#### [WHAT THE TASK ASKS]
Return each line containing "More".

#### [DATASET ROWS]
####
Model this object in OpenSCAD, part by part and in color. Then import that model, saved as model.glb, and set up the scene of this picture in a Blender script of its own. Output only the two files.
####
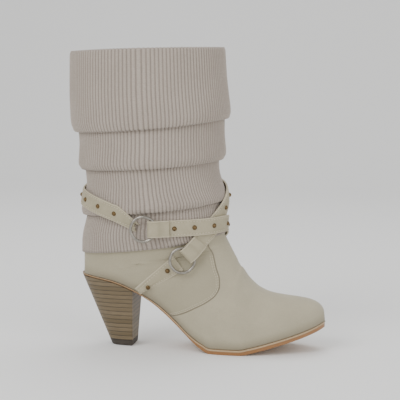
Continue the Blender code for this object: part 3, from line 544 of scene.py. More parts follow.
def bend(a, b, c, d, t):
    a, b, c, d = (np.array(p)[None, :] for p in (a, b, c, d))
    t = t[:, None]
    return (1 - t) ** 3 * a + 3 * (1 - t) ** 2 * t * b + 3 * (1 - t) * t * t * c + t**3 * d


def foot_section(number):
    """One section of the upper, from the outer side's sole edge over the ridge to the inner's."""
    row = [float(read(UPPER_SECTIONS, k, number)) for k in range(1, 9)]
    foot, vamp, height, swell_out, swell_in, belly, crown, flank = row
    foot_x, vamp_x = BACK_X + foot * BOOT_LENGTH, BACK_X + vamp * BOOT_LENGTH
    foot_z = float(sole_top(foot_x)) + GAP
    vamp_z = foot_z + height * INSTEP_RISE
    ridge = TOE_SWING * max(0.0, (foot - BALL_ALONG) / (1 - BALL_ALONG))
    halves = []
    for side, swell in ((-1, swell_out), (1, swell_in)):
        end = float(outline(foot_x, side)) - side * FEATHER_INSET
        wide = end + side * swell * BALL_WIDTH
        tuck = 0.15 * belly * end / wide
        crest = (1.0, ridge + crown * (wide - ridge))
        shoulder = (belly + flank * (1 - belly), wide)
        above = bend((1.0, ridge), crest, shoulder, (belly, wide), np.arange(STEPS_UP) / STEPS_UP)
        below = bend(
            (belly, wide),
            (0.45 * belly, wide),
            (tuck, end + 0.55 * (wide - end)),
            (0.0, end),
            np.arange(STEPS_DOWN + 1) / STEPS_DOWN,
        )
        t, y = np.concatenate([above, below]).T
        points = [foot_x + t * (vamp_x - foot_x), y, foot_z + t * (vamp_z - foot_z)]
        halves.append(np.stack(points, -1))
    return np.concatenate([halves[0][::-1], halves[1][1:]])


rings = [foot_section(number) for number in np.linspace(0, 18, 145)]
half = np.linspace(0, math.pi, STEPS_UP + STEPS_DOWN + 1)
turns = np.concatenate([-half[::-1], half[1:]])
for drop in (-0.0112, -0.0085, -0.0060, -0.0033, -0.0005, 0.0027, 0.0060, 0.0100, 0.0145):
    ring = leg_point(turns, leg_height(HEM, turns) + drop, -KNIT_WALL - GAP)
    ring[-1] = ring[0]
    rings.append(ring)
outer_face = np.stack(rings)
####
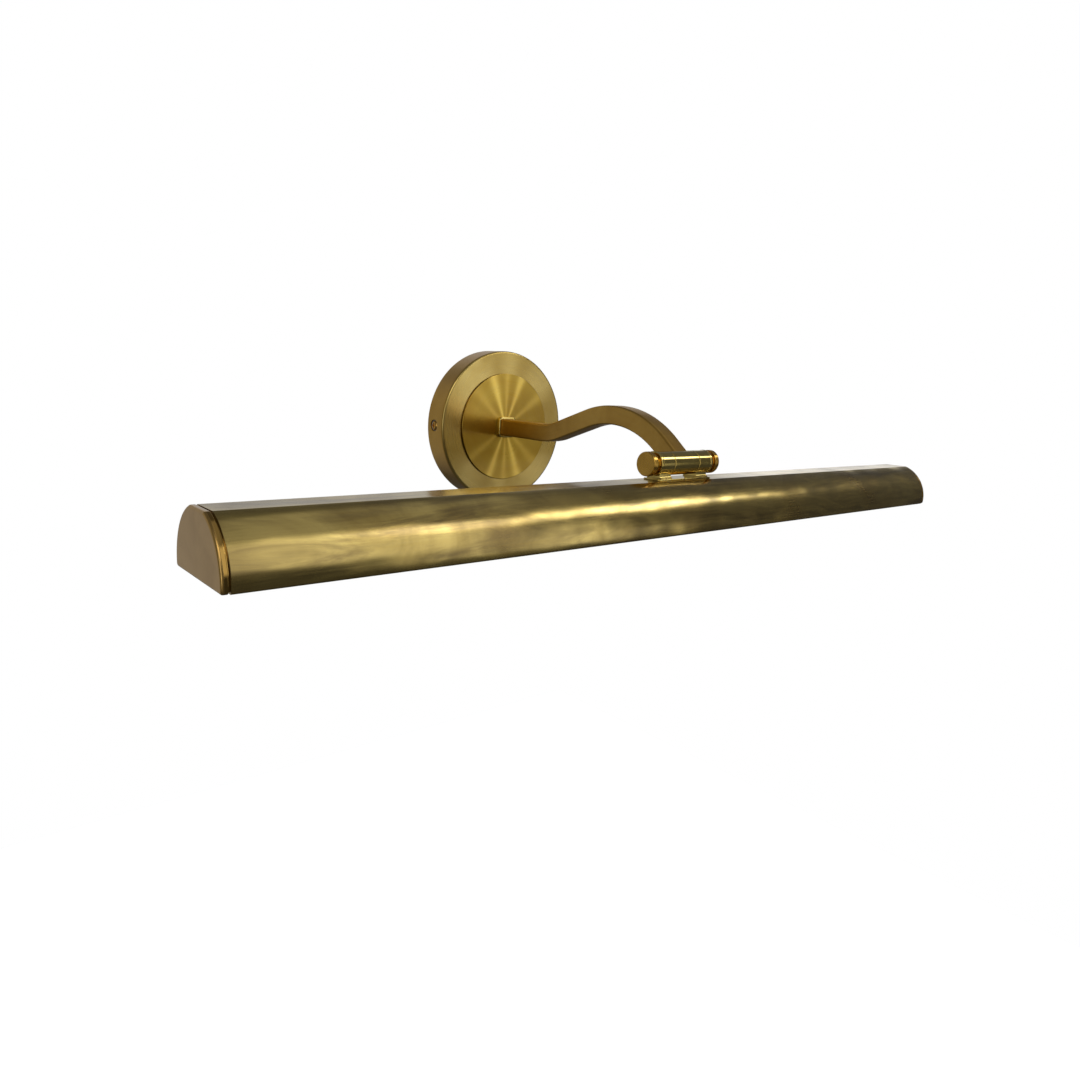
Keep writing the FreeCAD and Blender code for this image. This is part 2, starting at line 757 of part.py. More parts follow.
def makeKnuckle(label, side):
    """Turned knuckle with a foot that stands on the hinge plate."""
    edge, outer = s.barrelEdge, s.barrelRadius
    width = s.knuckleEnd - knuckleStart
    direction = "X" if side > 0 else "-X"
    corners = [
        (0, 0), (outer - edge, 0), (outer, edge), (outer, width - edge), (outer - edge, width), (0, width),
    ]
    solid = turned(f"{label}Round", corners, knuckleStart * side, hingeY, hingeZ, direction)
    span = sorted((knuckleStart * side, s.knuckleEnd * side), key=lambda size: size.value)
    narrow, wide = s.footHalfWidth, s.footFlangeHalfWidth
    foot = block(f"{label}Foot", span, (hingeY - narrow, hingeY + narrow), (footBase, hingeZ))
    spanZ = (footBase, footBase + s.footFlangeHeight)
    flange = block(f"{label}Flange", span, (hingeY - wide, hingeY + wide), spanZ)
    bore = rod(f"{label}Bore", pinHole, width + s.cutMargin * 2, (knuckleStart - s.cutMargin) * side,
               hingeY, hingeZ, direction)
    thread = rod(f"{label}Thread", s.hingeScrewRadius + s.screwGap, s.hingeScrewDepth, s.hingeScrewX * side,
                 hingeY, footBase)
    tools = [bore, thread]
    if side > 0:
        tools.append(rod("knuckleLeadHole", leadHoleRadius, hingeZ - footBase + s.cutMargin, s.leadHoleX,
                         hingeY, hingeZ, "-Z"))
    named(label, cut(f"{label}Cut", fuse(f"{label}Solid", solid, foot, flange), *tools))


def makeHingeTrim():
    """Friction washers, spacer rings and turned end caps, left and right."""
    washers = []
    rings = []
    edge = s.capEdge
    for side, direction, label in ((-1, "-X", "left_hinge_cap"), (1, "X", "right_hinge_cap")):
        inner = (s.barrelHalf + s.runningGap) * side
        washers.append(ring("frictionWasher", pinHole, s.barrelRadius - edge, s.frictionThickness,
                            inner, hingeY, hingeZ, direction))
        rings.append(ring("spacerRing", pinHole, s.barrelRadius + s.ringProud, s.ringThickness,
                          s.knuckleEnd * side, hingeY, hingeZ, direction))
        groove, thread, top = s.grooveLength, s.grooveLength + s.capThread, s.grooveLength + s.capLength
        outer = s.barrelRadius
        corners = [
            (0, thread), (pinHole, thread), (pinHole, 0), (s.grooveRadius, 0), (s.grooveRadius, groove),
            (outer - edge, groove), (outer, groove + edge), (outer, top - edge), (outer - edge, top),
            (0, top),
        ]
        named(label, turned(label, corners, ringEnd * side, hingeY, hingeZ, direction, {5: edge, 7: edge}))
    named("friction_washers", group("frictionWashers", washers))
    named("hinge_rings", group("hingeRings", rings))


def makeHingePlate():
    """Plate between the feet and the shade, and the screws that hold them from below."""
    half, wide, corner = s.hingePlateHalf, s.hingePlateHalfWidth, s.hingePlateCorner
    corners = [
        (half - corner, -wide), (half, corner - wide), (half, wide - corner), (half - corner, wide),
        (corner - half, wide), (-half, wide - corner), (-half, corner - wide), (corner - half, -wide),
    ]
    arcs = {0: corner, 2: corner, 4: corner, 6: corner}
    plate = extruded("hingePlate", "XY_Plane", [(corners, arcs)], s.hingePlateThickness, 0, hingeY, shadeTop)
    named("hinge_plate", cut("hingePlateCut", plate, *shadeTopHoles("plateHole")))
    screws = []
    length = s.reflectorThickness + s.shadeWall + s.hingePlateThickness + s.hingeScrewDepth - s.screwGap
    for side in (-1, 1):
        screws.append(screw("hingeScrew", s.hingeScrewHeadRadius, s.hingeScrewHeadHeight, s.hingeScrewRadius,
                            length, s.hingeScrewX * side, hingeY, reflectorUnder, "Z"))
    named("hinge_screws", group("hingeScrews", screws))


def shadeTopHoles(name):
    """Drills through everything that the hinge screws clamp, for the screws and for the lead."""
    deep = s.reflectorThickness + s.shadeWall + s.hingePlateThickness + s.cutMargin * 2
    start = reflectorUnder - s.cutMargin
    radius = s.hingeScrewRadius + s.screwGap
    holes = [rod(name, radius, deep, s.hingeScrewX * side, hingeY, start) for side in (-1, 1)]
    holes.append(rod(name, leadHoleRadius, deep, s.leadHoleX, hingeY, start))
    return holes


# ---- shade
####
#### [RESULT OF THE TASK]
Continue the Blender code for this object: part 3, from line 544 of scene.py. More parts follow.
Keep writing the FreeCAD and Blender code for this image. This is part 2, starting at line 757 of part.py. More parts follow.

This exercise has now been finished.